**DATA SEGMENT**.
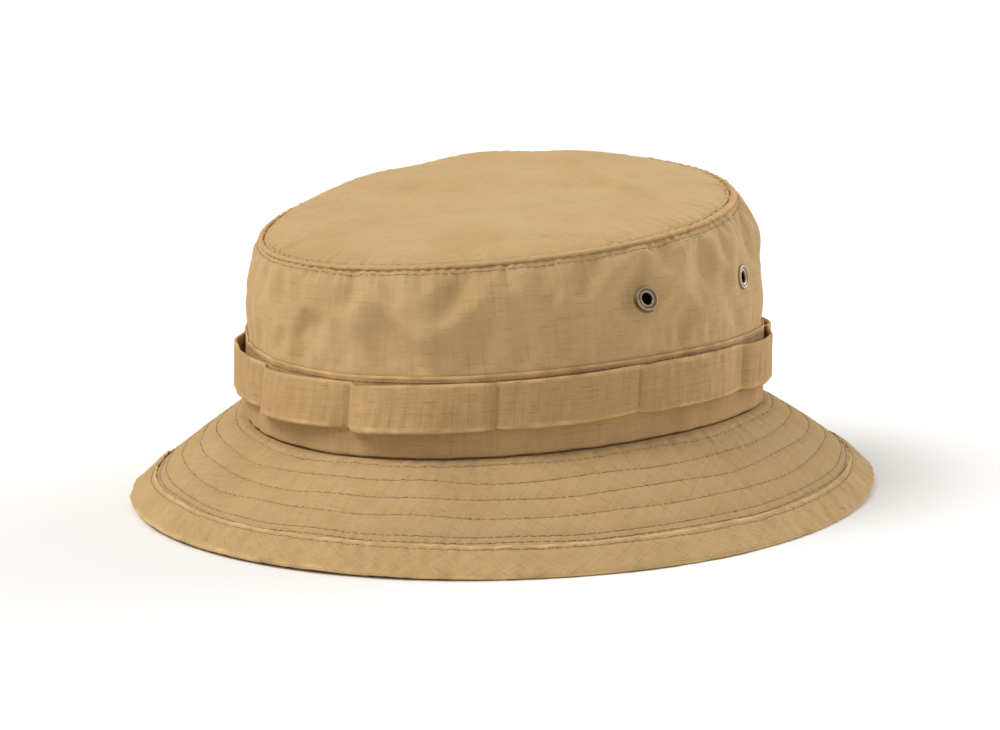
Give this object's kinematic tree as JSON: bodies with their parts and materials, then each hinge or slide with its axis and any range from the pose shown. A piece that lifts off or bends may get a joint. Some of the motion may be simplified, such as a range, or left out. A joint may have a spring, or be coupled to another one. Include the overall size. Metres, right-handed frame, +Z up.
{
  "type": "boonie hat",
  "caption": "Soft wide-brimmed sun hat in ripstop cotton with a quilted brim, vented crown, sweatband and a strap of foliage loops around its base band.",
  "frame": {"origin": "centre of the brim's footprint on the surface the hat stands on", "axes": "+Z up through the crown, -Y towards the front of the hat, +X towards the wearer's left"},
  "size_m": [0.257, 0.282, 0.1042],
  "materials": {
    "crown_cloth": "matt ripstop cotton",
    "band_cloth": "matt ripstop cotton, folded",
    "loop_webbing": "matt ripstop strip, folded and pressed",
    "brim_cloth": "matt ripstop cotton, quilted",
    "brim_stiffener_felt": "needled interlining",
    "binding_cloth": "matt ripstop strip on the straight, folded",
    "sweatband_twill": "soft cotton twill",
    "seam_tape": "cotton bias tape",
    "label_satin": "woven polyester satin, blank",
    "sewing_thread": "spun polyester thread",
    "eyelet_brass": "antiqued brass",
    "washer_brass": "antiqued brass"
  },
  "bodies": {
    "hat": {"base_band": "band_cloth", "base_band_stitching": "sewing_thread", "binding_fold_stitching": "sewing_thread", "brim_edge_binding": "binding_cloth", "brim_edge_stitching": "sewing_thread", "brim_lower_panel": "brim_cloth", "brim_stiffener": "brim_stiffener_felt", "brim_stitch_row_1": "sewing_thread", "brim_stitch_row_2": "sewing_thread", "brim_stitch_row_3": "sewing_thread", "brim_stitch_row_4": "sewing_thread", "brim_stitch_row_5": "sewing_thread", "brim_upper_panel": "brim_cloth", "care_label_stitching": "sewing_thread", "care_label_top": "label_satin", "crown_back_seam_stitching": "sewing_thread", "crown_seam_tape": "seam_tape", "crown_side_panel": "crown_cloth", "crown_top_panel": "crown_cloth", "crown_top_stitching": "sewing_thread", "crown_top_welt": "band_cloth", "foliage_loop_band": "loop_webbing", "loop_bar_tacks": "sewing_thread", "size_label": "label_satin", "size_label_stitching": "sewing_thread", "sweatband": "sweatband_twill", "sweatband_stitching": "sewing_thread", "vent_eyelet_left_front": "eyelet_brass", "vent_eyelet_left_rear": "eyelet_brass", "vent_eyelet_right_front": "eyelet_brass", "vent_eyelet_right_rear": "eyelet_brass", "vent_washer_left_front": "washer_brass", "vent_washer_left_rear": "washer_brass", "vent_washer_right_front": "washer_brass", "vent_washer_right_rear": "washer_brass"},
    "care_label": {"care_label_flap": "label_satin"}
  },
  "joints": [
    {"name": "care_label_swing", "type": "hinge", "parent": "hat", "child": "care_label", "pos_m": [0, 0.09248, 0.09059], "axis": [-1, 0, 0], "range_deg": [0, 100]}
  ]
}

**DIRECTIVE**.
Please restate the whole listing word for word.

**SOLUTION BELOW**.
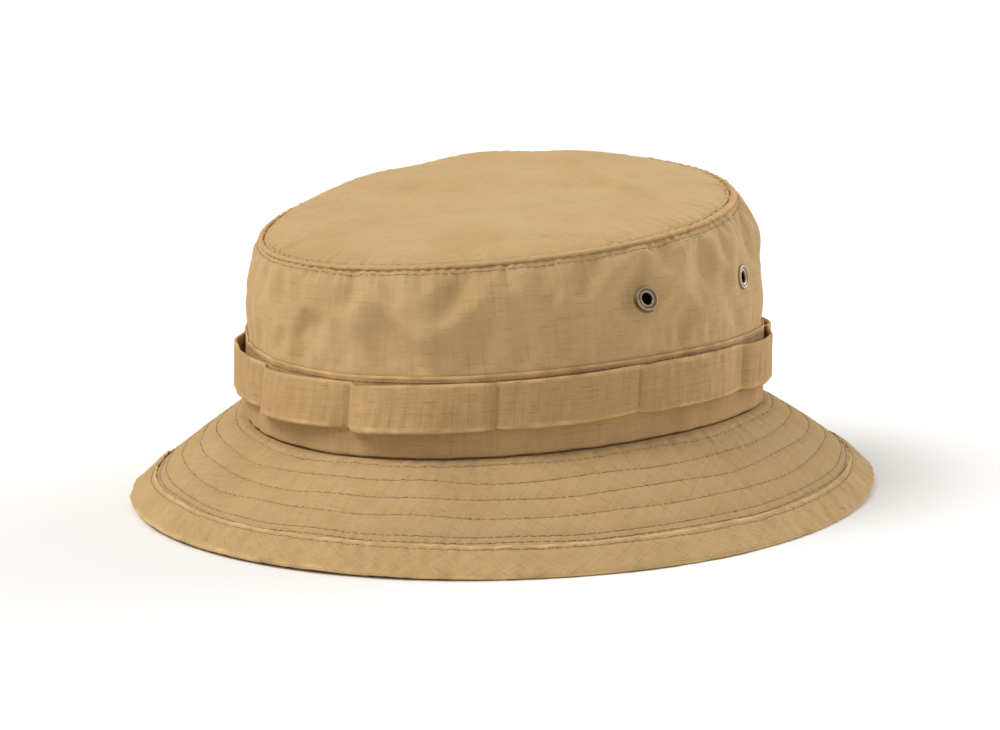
Give this object's kinematic tree as JSON: bodies with their parts and materials, then each hinge or slide with its axis and any range from the pose shown. A piece that lifts off or bends may get a joint. Some of the motion may be simplified, such as a range, or left out. A joint may have a spring, or be coupled to another one. Include the overall size. Metres, right-handed frame, +Z up.
{
  "type": "boonie hat",
  "caption": "Soft wide-brimmed sun hat in ripstop cotton with a quilted brim, vented crown, sweatband and a strap of foliage loops around its base band.",
  "frame": {"origin": "centre of the brim's footprint on the surface the hat stands on", "axes": "+Z up through the crown, -Y towards the front of the hat, +X towards the wearer's left"},
  "size_m": [0.257, 0.282, 0.1042],
  "materials": {
    "crown_cloth": "matt ripstop cotton",
    "band_cloth": "matt ripstop cotton, folded",
    "loop_webbing": "matt ripstop strip, folded and pressed",
    "brim_cloth": "matt ripstop cotton, quilted",
    "brim_stiffener_felt": "needled interlining",
    "binding_cloth": "matt ripstop strip on the straight, folded",
    "sweatband_twill": "soft cotton twill",
    "seam_tape": "cotton bias tape",
    "label_satin": "woven polyester satin, blank",
    "sewing_thread": "spun polyester thread",
    "eyelet_brass": "antiqued brass",
    "washer_brass": "antiqued brass"
  },
  "bodies": {
    "hat": {"base_band": "band_cloth", "base_band_stitching": "sewing_thread", "binding_fold_stitching": "sewing_thread", "brim_edge_binding": "binding_cloth", "brim_edge_stitching": "sewing_thread", "brim_lower_panel": "brim_cloth", "brim_stiffener": "brim_stiffener_felt", "brim_stitch_row_1": "sewing_thread", "brim_stitch_row_2": "sewing_thread", "brim_stitch_row_3": "sewing_thread", "brim_stitch_row_4": "sewing_thread", "brim_stitch_row_5": "sewing_thread", "brim_upper_panel": "brim_cloth", "care_label_stitching": "sewing_thread", "care_label_top": "label_satin", "crown_back_seam_stitching": "sewing_thread", "crown_seam_tape": "seam_tape", "crown_side_panel": "crown_cloth", "crown_top_panel": "crown_cloth", "crown_top_stitching": "sewing_thread", "crown_top_welt": "band_cloth", "foliage_loop_band": "loop_webbing", "loop_bar_tacks": "sewing_thread", "size_label": "label_satin", "size_label_stitching": "sewing_thread", "sweatband": "sweatband_twill", "sweatband_stitching": "sewing_thread", "vent_eyelet_left_front": "eyelet_brass", "vent_eyelet_left_rear": "eyelet_brass", "vent_eyelet_right_front": "eyelet_brass", "vent_eyelet_right_rear": "eyelet_brass", "vent_washer_left_front": "washer_brass", "vent_washer_left_rear": "washer_brass", "vent_washer_right_front": "washer_brass", "vent_washer_right_rear": "washer_brass"},
    "care_label": {"care_label_flap": "label_satin"}
  },
  "joints": [
    {"name": "care_label_swing", "type": "hinge", "parent": "hat", "child": "care_label", "pos_m": [0, 0.09248, 0.09059], "axis": [-1, 0, 0], "range_deg": [0, 100]}
  ]
}